Step 5: Build Momentum with Early Wins
Celebrate the first success loudly. Share results with both teams, create case studies, and use momentum to justify more investment.
Step 6: Formalize Cadence
Once you scale beyond pilots, set recurring check-ins and QBRs. Use shared dashboards to track leads, revenue, and campaign performance.
Step 7: Scale the Partnership
If the pilot and first campaigns succeed, expand scope. This could mean:
- Joint product bundles
- Revenue-sharing agreements
- Joint events
- Co-branded content series
- Deep integrations
Scaling turns a partner from “campaign collaborator” into a “growth engine.”
Common Mistakes to Avoid
- Chasing Logos: Big brands look good on slides but can be slow to move.
- Lack of Clarity: Vague promises like “we’ll share leads” sink partnerships.
- Ignoring Culture Fit: Misaligned values kill trust.
- One-Sided Deals: If one side feels exploited, they disengage.
- Set-and-Forget: Without cadence, even strong partners drift away.
Case Study: Turning a Pilot into a Growth Engine
At 8fig, we piloted a small webinar series with a fintech partner. The first event generated modest leads but confirmed strong ICP overlap. Based on that, we expanded into co-branded content and joint sales campaigns. Within six months, the partnership drove a 30% increase in qualified pipeline.

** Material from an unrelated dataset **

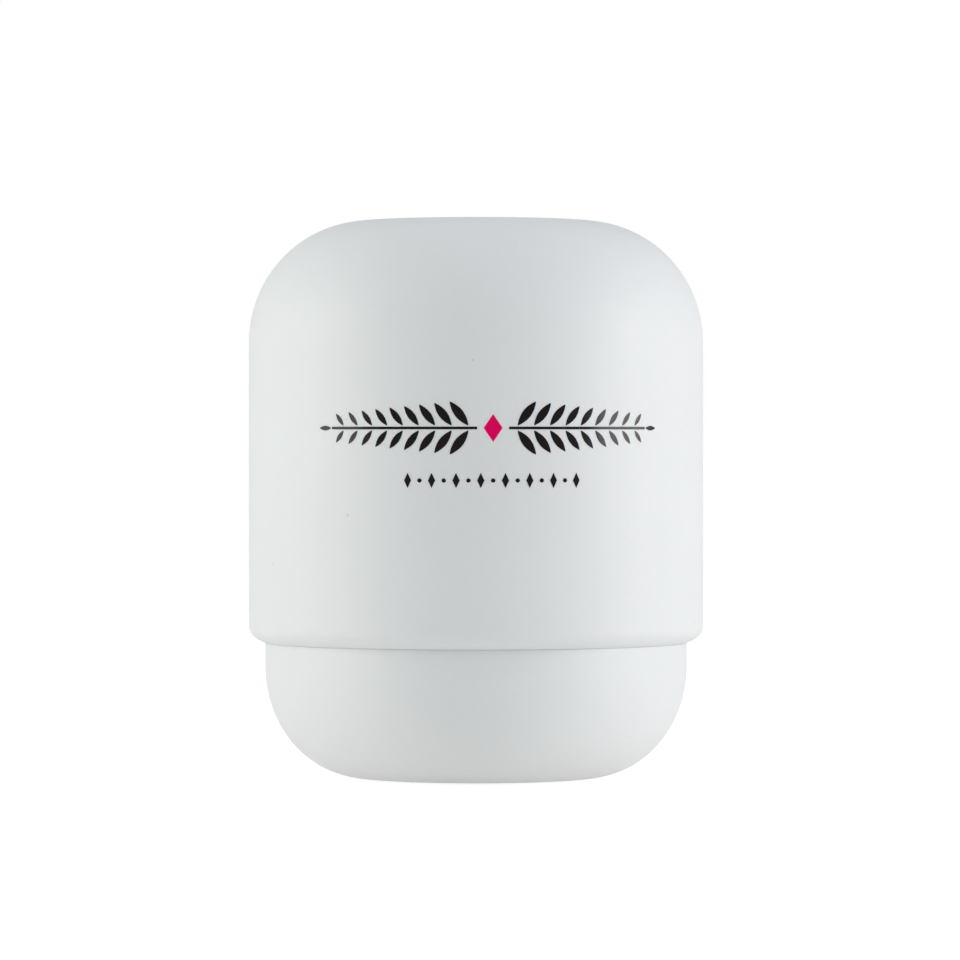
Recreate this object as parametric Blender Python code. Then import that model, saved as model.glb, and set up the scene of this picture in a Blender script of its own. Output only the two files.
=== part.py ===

The key was not the size of the partner but the discipline of following the framework: pilot, prove, scale.
Closing Thoughts
Partnerships that last do not happen by accident. They are built with intention, alignment, and process. By following the lifecycle and framework outlined here, you can avoid the pitfalls that derail most partnerships and instead build alliances that compound growth over years.
If you treat partnerships as transactions, you will get short-term wins. If you treat them as relationships with structure, you will build engines that last.